Donny chuckled again, this time in commiseration. “I feel for you. Sometimes I feel deciding without any outside input works better than soliciting other people’s advice. While I appreciate all those different perspectives, they can sometimes be pretty overwhelming.”

“Your decisions really can make or break us. How do you cope?”

“By filtering them through my optimization filter.”

Use your feelings to narrow your choices

“Your ‘optimization filter’? What’s that?”

“My north star, I call it. Other people might call them values, or principles, or success signals. It’s the set of feelings I’m optimizing for.”

“Feelings? You optimize for feelings?”

“I do. People make decisions based on feelings. Especially decisions about what to buy. But, really, every decision comes down to feelings.”
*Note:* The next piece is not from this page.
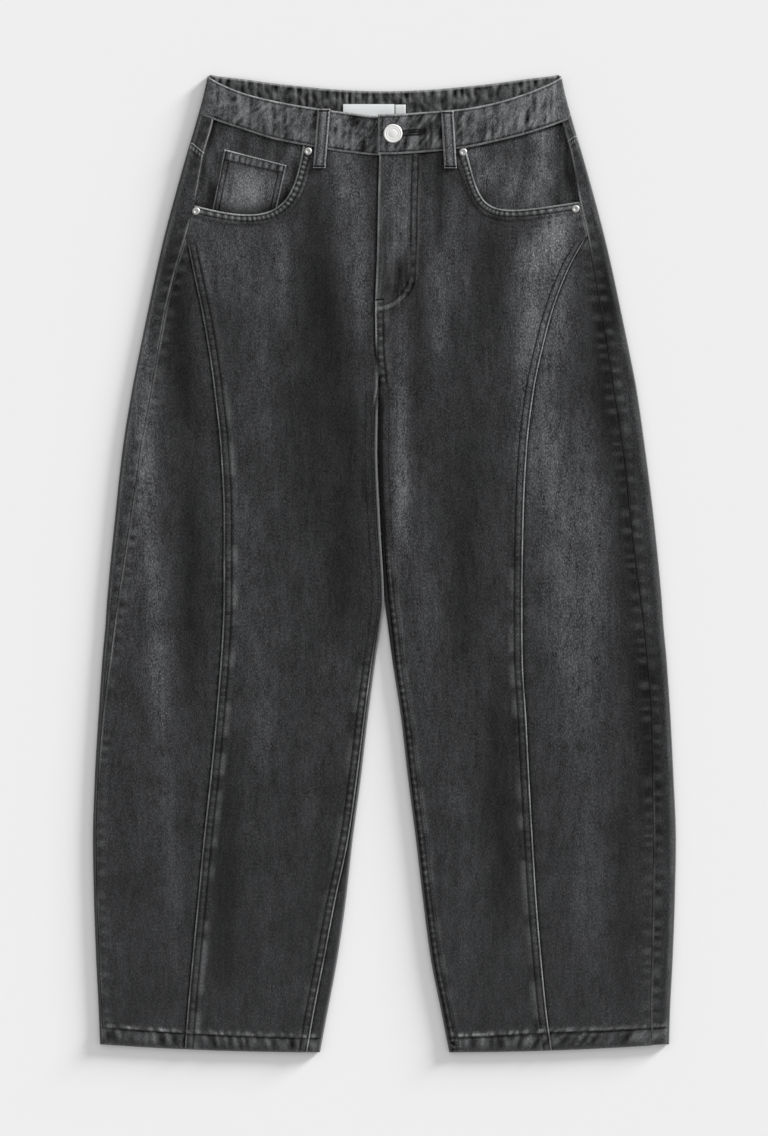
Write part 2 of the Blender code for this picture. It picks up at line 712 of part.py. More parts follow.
def back_pocket(side, material):
    """A patch pocket with a pointed foot, flat under the seat."""
    (inner, inner_top_down), (outer, outer_top_down) = BACK_POCKET_TOP

    def place(column, row):
        across = column / 4
        taper = 5.0 * row / 4 * (1 - 2 * across)
        out = mix(inner, outer, across) + taper
        foot = mix(BACK_POCKET_POINT, BACK_POCKET_SIDE, abs(2 * across - 1))
        down = mix(mix(inner_top_down, outer_top_down, across), foot, row / 4)
        return spot(side, out, down, 0.0), spot(side, out, down, BACK_POCKET_WALL)

    return cloth(f"back_pocket_{side}", material, 5, 5, place)


def front_loop(side, material):
    """A belt loop over the front of the waistband, sewn down at its top and its foot."""
    (top_out, top_down), (foot_out, foot_down) = FRONT_LOOPS[side]
    rows = 7

    def place(column, row):
        share = row / (rows - 1)
        out = mix(top_out, foot_out, share) + LOOP_WIDTH * (0.5 - column / 2)
        down = mix(top_down, foot_down, share)
        height = top_height(side, out, down) + LOOP_GAP
        if side == "left":
            height += (BAND_WALL + SEAM_GAP) * (1 - ease((out - OVERLAP_FLAT) / OVERLAP_FADE))
        return spot(side, out, down, height + LOOP_WALL), spot(side, out, down, height)

    return cloth(f"belt_loop_front_{side}", material, 3, rows, place)


def back_loop(name, across, material):
    """A belt loop flat under the back of the waistband."""

    def place(column, row):
        x = across + LOOP_WIDTH * (column / 2 - 0.5)
        top = back_band_top(across) + 0.8
        down = mix(top, top + BACK_BAND_HEIGHT + BACK_LOOP_TAIL, row / 3)
        return spot("left", x, down, 0.0), spot("left", x, down, BACK_LOOP_WALL)

    return cloth(name, material, 3, 4, place)


def zip_closure(material):
    """The closed zip behind the fly, under both fronts."""

    def place(column, row):
        x = mix(ZIP_OUTER, ZIP_INNER, column / 3)
        down = mix(ZIP_TOP, ZIP_FOOT, row / 6)
        height = top_height("left" if x > 0 else "right", abs(x), down) - DENIM - SEAM_GAP
        return spot("left", x, down, height), spot("left", x, down, height - ZIP_WALL)

    return cloth("zip", material, 4, 7, place)


def label(name, box, material):
    """A woven label on the inside of the back waistband."""
    low, high, top, foot = box

    def place(column, row):
        x = mix(low, high, column / 2)
        down = mix(top, foot, row / 2)
        height = SEAT_LIFT + BAND_WALL + SEAM_GAP
        return spot("left", x, down, height + LABEL_WALL), spot("left", x, down, height)

    return cloth(name, material, 3, 3, place)


def shank_button(material):
    """The fly button: a cap with a rim and a dome, on a post through the buttonhole."""
    out, down = BUTTON_AT
    seat = top_height("left", out, down)
    band = BAND_WALL + SEAM_GAP
    r = BUTTON_RADIUS
    profile = (
        (0.0, SEAM_GAP), (BUTTON_SHANK, SEAM_GAP), (BUTTON_SHANK, band + SEAM_GAP),
        (r - 0.5, band + SEAM_GAP), (r, band + 0.8), (r, band + 1.4), (r - 0.7, band + 2.0),
        (r - 1.8, band + 2.1), (r - 2.5, band + 1.8), (r - 4.6, band + 2.0), (0.0, band + 2.4),
    )
    return turned("button", material, profile, spot("left", out, down, seat), steps=32)


def rivet(name, side, out, down, material):
    """A copper-style rivet cap: a domed ring round a small centre."""
    r = RIVET_RADIUS
    profile = (
        (0.0, 0.0), (r - 0.4, 0.0), (r, 0.3), (r - 0.3, 0.9), (r - 1.3, 1.3),
        (r - 2.2, 1.0), (r - 2.8, 0.9), (0.0, 1.2),
    )
    base = top_height(side, out, down) + LAP_HEIGHT + 1.5 * SEAM_GAP
    return turned(name, material, profile, spot(side, out, down, base), steps=20)


def principled(name, colour, roughness, metallic=0.0):
    material = bpy.data.materials.new(name)
    material.use_nodes = True
    shader = material.node_tree.nodes["Principled BSDF"]
    shader.inputs["Base Color"].default_value = (*colour, 1.0)
    shader.inputs["Roughness"].default_value = roughness
    shader.inputs["Metallic"].default_value = metallic
    return material


def main():
    for old in list(bpy.data.objects):
        bpy.data.objects.remove(old)
    denim = principled("washed_denim", (0.046, 0.047, 0.049), 0.9)
    metal = principled("nickel", (0.62, 0.6, 0.57), 0.35, 1.0)
    woven = principled("label_satin", (0.8, 0.82, 0.82), 0.6)
    tape = principled("zip_tape", (0.02, 0.02, 0.022), 0.8)
    for side in ("right", "left"):
        front_panel(side, denim)
        side_panel(side, denim)
        back_panel(side, denim)
        yoke(side, denim)
        pocket_facing(side, denim)
        back_pocket(side, denim)
        front_loop(side, denim)
    waistband(denim)
    coin_pocket(denim)
    for name, across in BACK_LOOPS.items():
        back_loop(name, across, denim)
    zip_closure(tape)
    label("waist_label", LABEL, woven)
    label("size_tab", SIZE_TAB, woven)
    shank_button(metal)
    for name, (side, out, down) in RIVETS.items():
        rivet(name, side, out, down, metal)


main()
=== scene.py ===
"""Barrel-leg jeans in washed charcoal denim, laid flat on their back: cloth, sewing and trim.

Every piece is built over its construction solid in the shared frame: the waist points to
+Y and the front faces +Z. Lengths are millimetres until a mesh is made. A place on the
garment is "out", the distance from the centre line towards a side, and "down", the
distance from the waist's side corners towards the hem. Right and left are the wearer's.
"""

import json
import math
from collections import namedtuple

import bmesh
import bpy
from mathutils import Matrix, Vector, noise
from mathutils.bvhtree import BVHTree

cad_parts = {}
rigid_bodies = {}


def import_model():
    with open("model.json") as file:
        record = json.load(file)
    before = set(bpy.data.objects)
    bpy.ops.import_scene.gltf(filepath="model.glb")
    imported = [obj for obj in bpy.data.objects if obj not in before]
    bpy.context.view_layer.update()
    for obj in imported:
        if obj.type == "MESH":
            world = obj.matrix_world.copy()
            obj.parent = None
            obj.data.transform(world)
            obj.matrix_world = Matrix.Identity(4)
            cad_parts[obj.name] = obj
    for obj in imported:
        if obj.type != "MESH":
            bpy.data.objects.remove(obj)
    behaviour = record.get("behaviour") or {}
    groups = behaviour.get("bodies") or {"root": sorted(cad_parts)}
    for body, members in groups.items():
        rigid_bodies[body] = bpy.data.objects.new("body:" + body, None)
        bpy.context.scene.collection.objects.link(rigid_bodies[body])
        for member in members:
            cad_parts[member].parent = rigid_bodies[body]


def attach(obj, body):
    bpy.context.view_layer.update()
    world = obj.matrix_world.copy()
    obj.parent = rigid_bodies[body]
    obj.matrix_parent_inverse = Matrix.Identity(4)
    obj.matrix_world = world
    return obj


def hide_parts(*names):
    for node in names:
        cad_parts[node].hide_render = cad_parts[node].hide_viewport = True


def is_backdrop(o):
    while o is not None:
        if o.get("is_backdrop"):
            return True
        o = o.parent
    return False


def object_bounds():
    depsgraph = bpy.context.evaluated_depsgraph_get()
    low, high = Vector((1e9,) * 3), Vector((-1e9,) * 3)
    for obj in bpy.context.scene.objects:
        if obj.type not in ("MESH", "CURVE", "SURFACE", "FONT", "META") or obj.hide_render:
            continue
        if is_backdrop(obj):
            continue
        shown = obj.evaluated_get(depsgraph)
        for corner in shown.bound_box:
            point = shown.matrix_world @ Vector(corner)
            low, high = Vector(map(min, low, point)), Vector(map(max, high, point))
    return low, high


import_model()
CAD_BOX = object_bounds()

bl_info = {
    "name": "Flat-laid barrel-leg jeans",
    "version": (1, 0, 0),
    "blender": (4, 5, 0),
    "location": "View3D > Sidebar > Jeans",
    "description": "Builds washed denim jeans, their sewing and their trim over the construction solids",
    "category": "Add Mesh",
}

MM = 0.001
SIDES = ("right", "left")
SIGN = {"right": -1.0, "left": 1.0}

# Construction sizes, as in the part's source but for the fly's lines and up to 1.6 mm at the panel seams
LENGTH = 977.0
FOLD_RUN = 2.6
EDGE_TOP_WAIST, EDGE_TOP_LEG = 6.8, 5.0
BODY_TOP_WAIST, BODY_TOP_LEG = 7.8, 5.2
CROWN_RUN = 45.0
SEAT_LIFT = 1.3
BAND_WALL = 2.2
BAND_STEP = 2.5
CROTCH = 313.0
SIDE_PANEL_TIP = 161.0
HIP = 190.0
FLY_WIDTH, FLY_FOOT = 40.5, 198.0
HEM_DROP = 8.0
LAST_LEVEL_ROW = 850.0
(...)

Meredith nodded. “I’ll go along with that. I can’t tell you how many ‘Do we ship this?’ meetings I’ve been part of, where we spent ninety-five percent of the time using all sorts of metrics to argue a logical case for an answer. And then, when we get down to finally deciding, all that logic goes out the window. People always say their gut says the metrics don’t tell the whole story, or that one particular number feels wrong, or that a particular decision ‘just feels right.’”

Donny nodded. “Feelings are behind everything we do. In business, we try to hide that behind a façade of logic and reason. Yet, as you say, we always go with our feelings.”

“Not every time,” Meredith objected. “Or we’d never hear someone exclaim, ‘I knew that felt wrong!’”

“We always go with our feelings,” Donny reiterated. “Sometimes, though, our feelings aren’t what we believe they are. When someone makes a decision they feel is wrong, they probably make it out of fear.”

“Oh, that feels right,” Meredith said. “At least, I know fear was in play the last time I did that.”

“Well,” Meredith continued after a pause, “I know now fear was in play. I wasn’t conscious of it then.”

“That’s one reason I use my optimization filter.”

Focus on the impact you want to have

“Like so many of us, I grew up in business pretending I didn’t have emotions,” Donny said. “And they kept bursting out at the most awkward and embarrassing times. So I started paying attention to them out of self-defense.”

“I can relate to that,” Meredith said ruefully. “Always they burst out in the most embarrassing ways.”

“I wanted a way to quickly scan what I was feeling and use that to decide. I was also recognizing that my emotions affected the people around me. I knew I wanted that impact to be intentional. That led me to identify what I wanted my impact to be, and to describe that impact in terms of the feelings I want people to feel.”

“But we can’t make people feel anything,” Meredith objected. “I’ve learned that the hard way.”

“You’re right, we can’t. We can choose actions we believe will foster certain feelings and discourage others.”

“Oh, I get it. For example, if I know you love ice cream and hate pie, I can offer you ice cream when I want you to feel good and force pie on you when I want you to be grumpy.”

“Yes. While I always want my impact to help people feel better, some people certainly seem to intend the reverse.”

“So, when you’re deciding what to do, you run each option forward and estimate its result and how that will likely feel. You match those feelings against the feelings you’re intending to engender. And, I guess, you then choose the option that matches up best?”

“Or I keep looking, if none of my options get me close enough.”

Filter your choices through the impact your desire

“This gives me a way to wade through all this advice I’ve received,” Meredith said. “We’ve been focusing a lot recently on our team principles and values. I hadn’t realized ‘til now that we’ve used mostly feeling words. So, I can use those feelings to filter my options.”

“Remember to use your own optimization filter as well. You are the one making this decision, not your team. So, while you want to take your team’s best interest into account, you are the one who must most feel right about the decision.”

“Hmmm, you’re right. I feel pretty aligned with the team’s values, but not completely. I probably want to understand where I’m different, and explain that to the team. And then, as you say, optimize for my filter as well as for the team’s.”

Donny picked up his mug and then grimaced. “I’m empty. Time for a refill. Would you like anything while I’m up?”

“No, thank you. I’m going to spend some time outside, mulling all this over, then go back to the office.”

They both moved away from the table and headed for the front of the café.

“Thank you, Donny, for this brilliant idea. I can already tell optimization filters will simplify my life in many different ways. I can’t thank you enough.”

“You are so welcome. I’m happy I helped you gain some clarity. That means I’m having the impact I want to have.”